# REQUIRED TASK
Quote, with no changes, the lines that run from the top of the material to the line with "return cover(lerp(0, FOOT_STATION, u), 0.1", both included.

# MATERIAL
--- begin ---

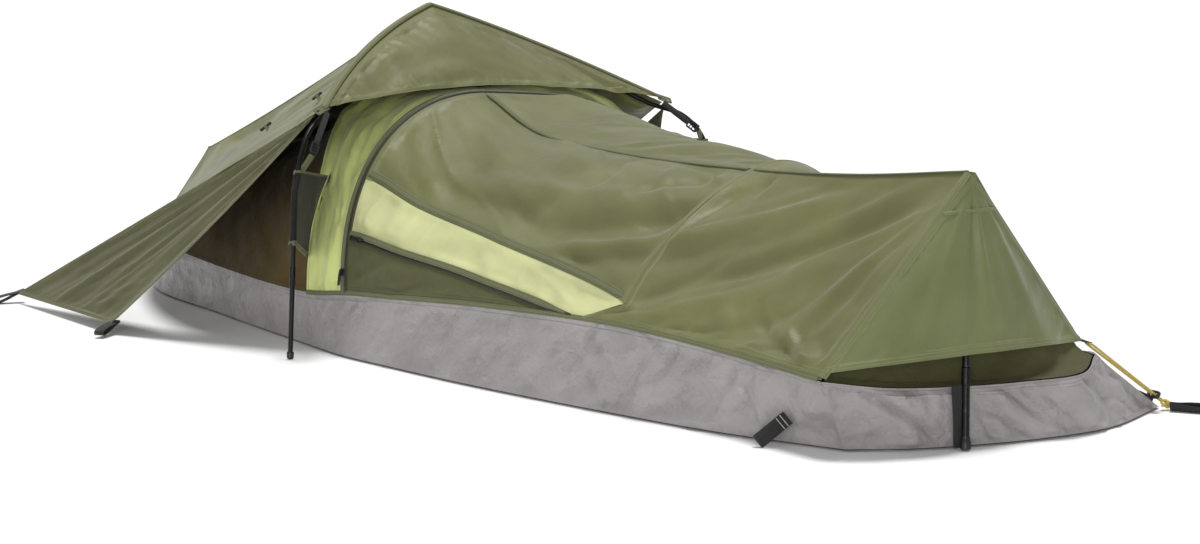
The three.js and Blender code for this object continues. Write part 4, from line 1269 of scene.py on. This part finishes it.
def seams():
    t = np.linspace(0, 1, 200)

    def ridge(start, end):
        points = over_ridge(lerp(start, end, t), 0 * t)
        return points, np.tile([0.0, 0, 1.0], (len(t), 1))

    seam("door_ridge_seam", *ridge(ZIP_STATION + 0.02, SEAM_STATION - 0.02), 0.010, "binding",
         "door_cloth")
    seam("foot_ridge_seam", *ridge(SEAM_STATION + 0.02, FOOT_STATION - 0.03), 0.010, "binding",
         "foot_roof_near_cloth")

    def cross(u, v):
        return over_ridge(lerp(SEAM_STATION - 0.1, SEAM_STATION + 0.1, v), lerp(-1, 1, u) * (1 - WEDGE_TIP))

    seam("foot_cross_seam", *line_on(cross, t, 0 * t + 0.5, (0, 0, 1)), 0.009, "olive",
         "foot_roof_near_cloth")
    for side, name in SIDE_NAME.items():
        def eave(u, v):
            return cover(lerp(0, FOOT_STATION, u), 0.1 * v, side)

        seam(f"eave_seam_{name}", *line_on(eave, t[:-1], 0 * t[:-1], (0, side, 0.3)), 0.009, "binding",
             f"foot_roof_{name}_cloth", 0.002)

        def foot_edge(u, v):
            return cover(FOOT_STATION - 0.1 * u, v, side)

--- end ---

# EXERCISE RESULT
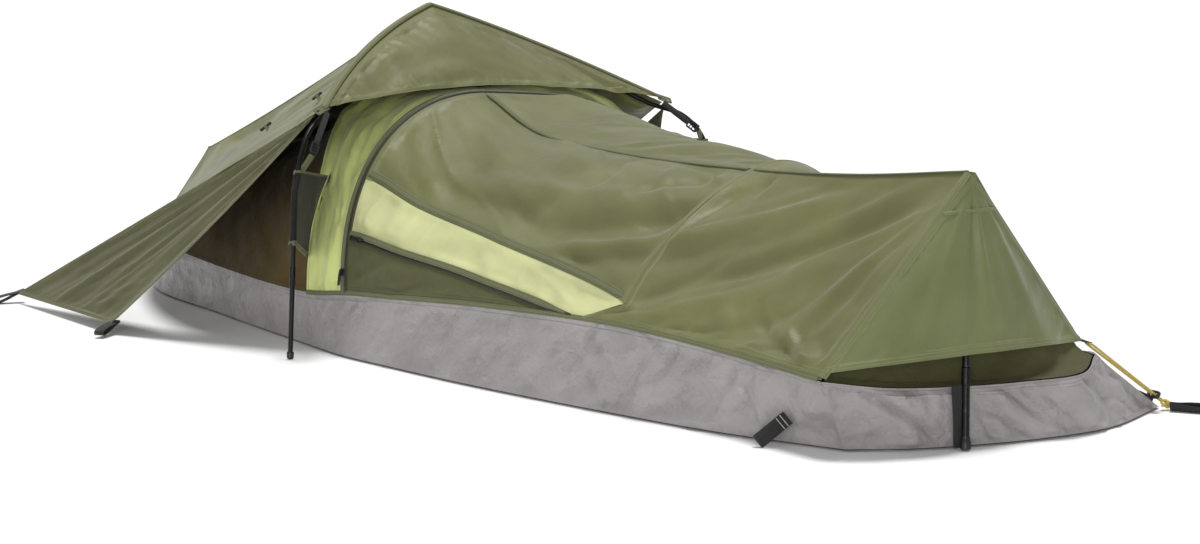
The three.js and Blender code for this object continues. Write part 4, from line 1269 of scene.py on. This part finishes it.
def seams():
    t = np.linspace(0, 1, 200)

    def ridge(start, end):
        points = over_ridge(lerp(start, end, t), 0 * t)
        return points, np.tile([0.0, 0, 1.0], (len(t), 1))

    seam("door_ridge_seam", *ridge(ZIP_STATION + 0.02, SEAM_STATION - 0.02), 0.010, "binding",
         "door_cloth")
    seam("foot_ridge_seam", *ridge(SEAM_STATION + 0.02, FOOT_STATION - 0.03), 0.010, "binding",
         "foot_roof_near_cloth")

    def cross(u, v):
        return over_ridge(lerp(SEAM_STATION - 0.1, SEAM_STATION + 0.1, v), lerp(-1, 1, u) * (1 - WEDGE_TIP))

    seam("foot_cross_seam", *line_on(cross, t, 0 * t + 0.5, (0, 0, 1)), 0.009, "olive",
         "foot_roof_near_cloth")
    for side, name in SIDE_NAME.items():
        def eave(u, v):
            return cover(lerp(0, FOOT_STATION, u), 0.1 * v, side)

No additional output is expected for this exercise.